Entries with model source code:
=-=-=-=-=

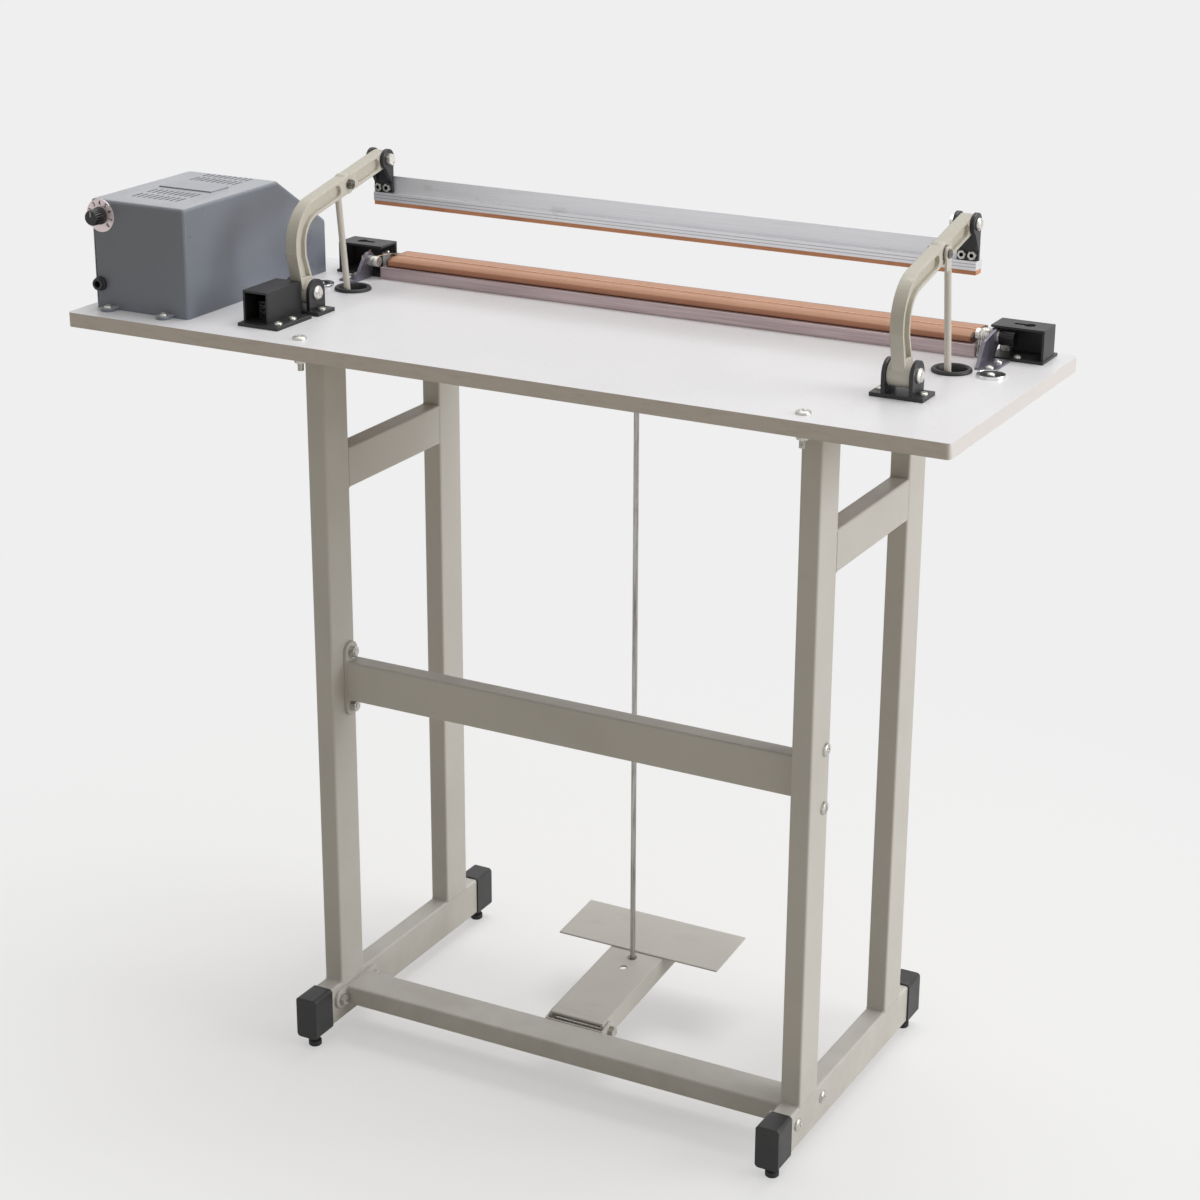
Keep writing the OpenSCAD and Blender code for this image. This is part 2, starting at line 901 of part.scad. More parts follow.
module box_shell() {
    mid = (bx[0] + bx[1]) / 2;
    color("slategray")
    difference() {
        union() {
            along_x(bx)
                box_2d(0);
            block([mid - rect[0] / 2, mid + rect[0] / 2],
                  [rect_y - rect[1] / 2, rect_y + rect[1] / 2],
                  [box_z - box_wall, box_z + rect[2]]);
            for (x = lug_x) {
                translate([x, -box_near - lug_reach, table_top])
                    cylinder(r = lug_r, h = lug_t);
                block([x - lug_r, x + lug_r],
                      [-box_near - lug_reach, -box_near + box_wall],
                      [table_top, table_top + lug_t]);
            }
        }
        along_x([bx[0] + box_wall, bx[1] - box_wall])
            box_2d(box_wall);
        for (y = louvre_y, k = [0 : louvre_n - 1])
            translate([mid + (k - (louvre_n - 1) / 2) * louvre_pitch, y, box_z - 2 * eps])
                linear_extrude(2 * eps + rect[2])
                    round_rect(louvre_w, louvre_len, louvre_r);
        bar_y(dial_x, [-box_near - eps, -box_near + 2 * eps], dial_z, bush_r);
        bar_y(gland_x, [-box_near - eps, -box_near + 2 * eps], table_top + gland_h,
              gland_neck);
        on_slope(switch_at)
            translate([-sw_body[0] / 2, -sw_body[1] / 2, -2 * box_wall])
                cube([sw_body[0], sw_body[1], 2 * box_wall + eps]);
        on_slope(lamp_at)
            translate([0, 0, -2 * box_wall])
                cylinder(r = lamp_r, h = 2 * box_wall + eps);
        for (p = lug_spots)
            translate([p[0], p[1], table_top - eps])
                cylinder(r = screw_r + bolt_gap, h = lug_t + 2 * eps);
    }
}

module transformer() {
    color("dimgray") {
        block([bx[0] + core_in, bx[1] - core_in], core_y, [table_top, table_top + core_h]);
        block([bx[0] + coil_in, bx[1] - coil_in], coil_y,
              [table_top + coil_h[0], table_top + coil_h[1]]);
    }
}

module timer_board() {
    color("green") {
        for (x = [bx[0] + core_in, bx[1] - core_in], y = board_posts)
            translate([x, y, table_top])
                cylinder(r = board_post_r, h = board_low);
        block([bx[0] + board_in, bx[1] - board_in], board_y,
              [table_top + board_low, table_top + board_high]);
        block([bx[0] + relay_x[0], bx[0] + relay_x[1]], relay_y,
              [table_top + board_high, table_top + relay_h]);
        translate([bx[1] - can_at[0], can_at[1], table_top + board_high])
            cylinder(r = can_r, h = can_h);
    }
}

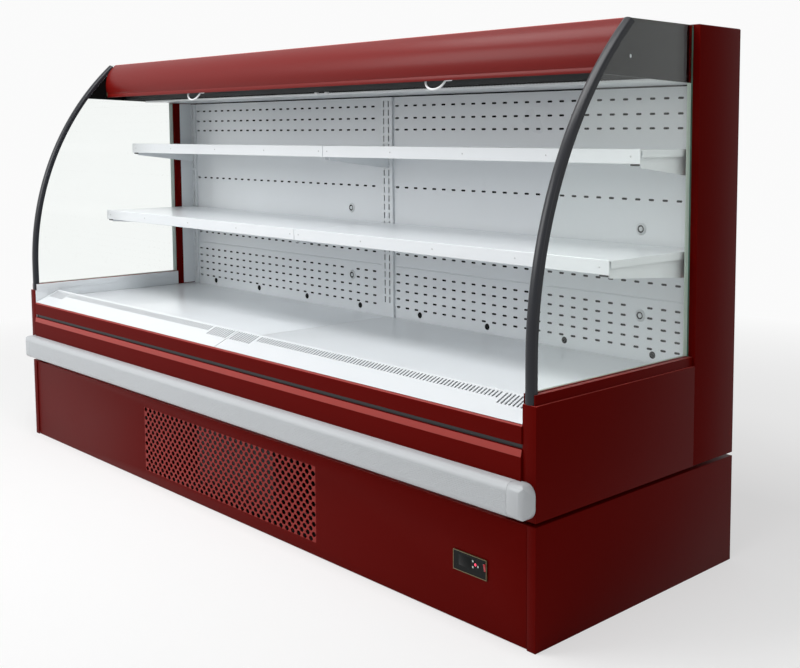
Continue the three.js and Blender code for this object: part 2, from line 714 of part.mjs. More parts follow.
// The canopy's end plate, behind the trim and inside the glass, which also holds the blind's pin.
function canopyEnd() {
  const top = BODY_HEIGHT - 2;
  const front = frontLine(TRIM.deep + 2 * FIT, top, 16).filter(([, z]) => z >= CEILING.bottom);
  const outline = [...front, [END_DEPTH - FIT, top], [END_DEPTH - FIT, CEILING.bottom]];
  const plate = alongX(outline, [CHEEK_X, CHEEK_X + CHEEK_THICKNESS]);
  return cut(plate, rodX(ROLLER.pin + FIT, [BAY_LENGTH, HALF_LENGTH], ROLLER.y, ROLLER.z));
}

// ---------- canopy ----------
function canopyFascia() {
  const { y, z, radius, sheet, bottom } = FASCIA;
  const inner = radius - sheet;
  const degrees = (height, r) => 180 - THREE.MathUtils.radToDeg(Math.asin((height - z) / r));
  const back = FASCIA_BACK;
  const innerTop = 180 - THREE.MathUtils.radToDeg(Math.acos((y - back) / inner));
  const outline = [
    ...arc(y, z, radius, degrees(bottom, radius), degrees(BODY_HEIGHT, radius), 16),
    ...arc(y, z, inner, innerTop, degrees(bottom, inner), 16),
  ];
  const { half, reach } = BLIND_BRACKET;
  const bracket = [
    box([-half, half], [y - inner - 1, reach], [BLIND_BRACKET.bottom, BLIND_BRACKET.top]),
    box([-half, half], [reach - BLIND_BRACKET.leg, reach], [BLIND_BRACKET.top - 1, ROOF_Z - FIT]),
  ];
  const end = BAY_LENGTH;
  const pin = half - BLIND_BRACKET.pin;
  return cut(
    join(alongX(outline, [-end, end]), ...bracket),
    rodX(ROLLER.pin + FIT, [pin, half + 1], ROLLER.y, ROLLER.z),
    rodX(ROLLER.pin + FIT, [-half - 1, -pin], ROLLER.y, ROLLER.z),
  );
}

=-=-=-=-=

(WORK REQUIRED) Set down all of the entries exactly, please.

(ANSWER TO THE EXERCISE)
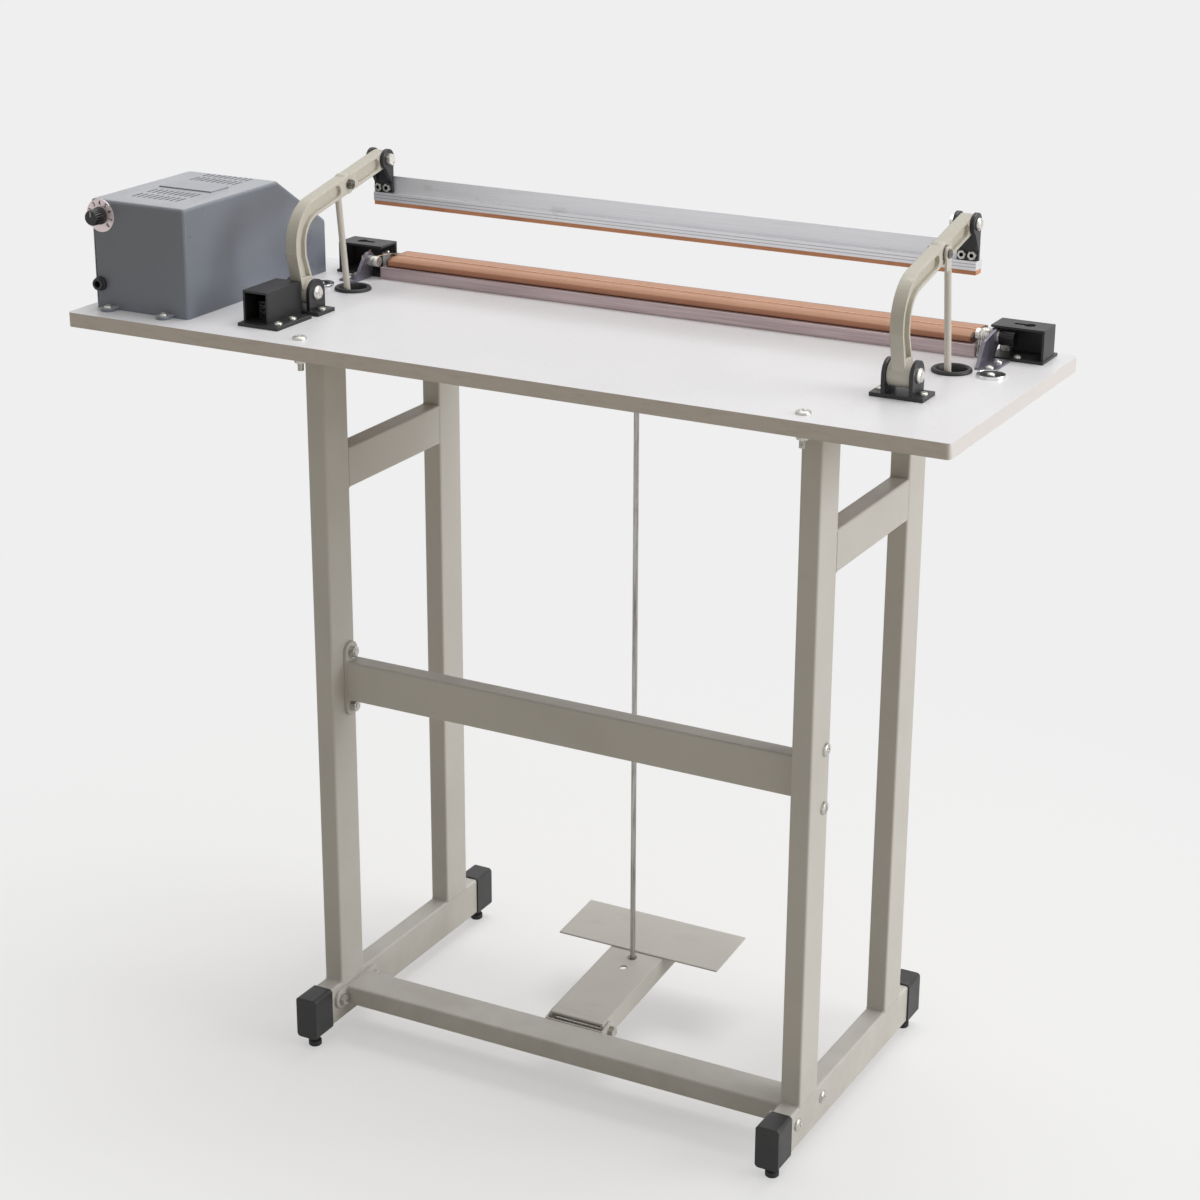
Keep writing the OpenSCAD and Blender code for this image. This is part 2, starting at line 901 of part.scad. More parts follow.
module box_shell() {
    mid = (bx[0] + bx[1]) / 2;
    color("slategray")
    difference() {
        union() {
            along_x(bx)
                box_2d(0);
            block([mid - rect[0] / 2, mid + rect[0] / 2],
                  [rect_y - rect[1] / 2, rect_y + rect[1] / 2],
                  [box_z - box_wall, box_z + rect[2]]);
            for (x = lug_x) {
                translate([x, -box_near - lug_reach, table_top])
                    cylinder(r = lug_r, h = lug_t);
                block([x - lug_r, x + lug_r],
                      [-box_near - lug_reach, -box_near + box_wall],
                      [table_top, table_top + lug_t]);
            }
        }
        along_x([bx[0] + box_wall, bx[1] - box_wall])
            box_2d(box_wall);
        for (y = louvre_y, k = [0 : louvre_n - 1])
            translate([mid + (k - (louvre_n - 1) / 2) * louvre_pitch, y, box_z - 2 * eps])
                linear_extrude(2 * eps + rect[2])
                    round_rect(louvre_w, louvre_len, louvre_r);
        bar_y(dial_x, [-box_near - eps, -box_near + 2 * eps], dial_z, bush_r);
        bar_y(gland_x, [-box_near - eps, -box_near + 2 * eps], table_top + gland_h,
              gland_neck);
        on_slope(switch_at)
            translate([-sw_body[0] / 2, -sw_body[1] / 2, -2 * box_wall])
                cube([sw_body[0], sw_body[1], 2 * box_wall + eps]);
        on_slope(lamp_at)
            translate([0, 0, -2 * box_wall])
                cylinder(r = lamp_r, h = 2 * box_wall + eps);
        for (p = lug_spots)
            translate([p[0], p[1], table_top - eps])
                cylinder(r = screw_r + bolt_gap, h = lug_t + 2 * eps);
    }
}

module transformer() {
    color("dimgray") {
        block([bx[0] + core_in, bx[1] - core_in], core_y, [table_top, table_top + core_h]);
        block([bx[0] + coil_in, bx[1] - coil_in], coil_y,
              [table_top + coil_h[0], table_top + coil_h[1]]);
    }
}

module timer_board() {
    color("green") {
        for (x = [bx[0] + core_in, bx[1] - core_in], y = board_posts)
            translate([x, y, table_top])
                cylinder(r = board_post_r, h = board_low);
        block([bx[0] + board_in, bx[1] - board_in], board_y,
              [table_top + board_low, table_top + board_high]);
        block([bx[0] + relay_x[0], bx[0] + relay_x[1]], relay_y,
              [table_top + board_high, table_top + relay_h]);
        translate([bx[1] - can_at[0], can_at[1], table_top + board_high])
            cylinder(r = can_r, h = can_h);
    }
}

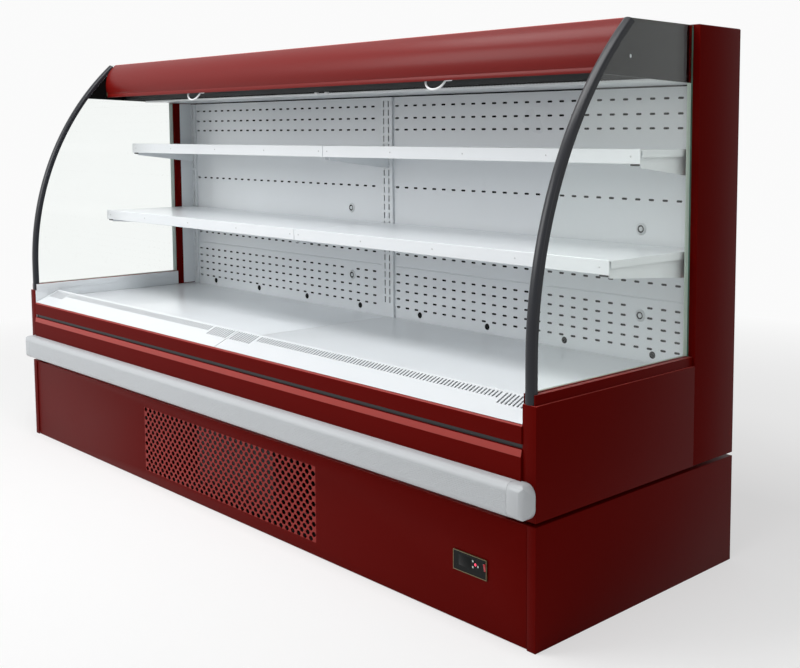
Continue the three.js and Blender code for this object: part 2, from line 714 of part.mjs. More parts follow.
// The canopy's end plate, behind the trim and inside the glass, which also holds the blind's pin.
function canopyEnd() {
  const top = BODY_HEIGHT - 2;
  const front = frontLine(TRIM.deep + 2 * FIT, top, 16).filter(([, z]) => z >= CEILING.bottom);
  const outline = [...front, [END_DEPTH - FIT, top], [END_DEPTH - FIT, CEILING.bottom]];
  const plate = alongX(outline, [CHEEK_X, CHEEK_X + CHEEK_THICKNESS]);
  return cut(plate, rodX(ROLLER.pin + FIT, [BAY_LENGTH, HALF_LENGTH], ROLLER.y, ROLLER.z));
}

// ---------- canopy ----------
function canopyFascia() {
  const { y, z, radius, sheet, bottom } = FASCIA;
  const inner = radius - sheet;
  const degrees = (height, r) => 180 - THREE.MathUtils.radToDeg(Math.asin((height - z) / r));
  const back = FASCIA_BACK;
  const innerTop = 180 - THREE.MathUtils.radToDeg(Math.acos((y - back) / inner));
  const outline = [
    ...arc(y, z, radius, degrees(bottom, radius), degrees(BODY_HEIGHT, radius), 16),
    ...arc(y, z, inner, innerTop, degrees(bottom, inner), 16),
  ];
  const { half, reach } = BLIND_BRACKET;
  const bracket = [
    box([-half, half], [y - inner - 1, reach], [BLIND_BRACKET.bottom, BLIND_BRACKET.top]),
    box([-half, half], [reach - BLIND_BRACKET.leg, reach], [BLIND_BRACKET.top - 1, ROOF_Z - FIT]),
  ];
  const end = BAY_LENGTH;
  const pin = half - BLIND_BRACKET.pin;
  return cut(
    join(alongX(outline, [-end, end]), ...bracket),
    rodX(ROLLER.pin + FIT, [pin, half + 1], ROLLER.y, ROLLER.z),
    rodX(ROLLER.pin + FIT, [-half - 1, -pin], ROLLER.y, ROLLER.z),
  );
}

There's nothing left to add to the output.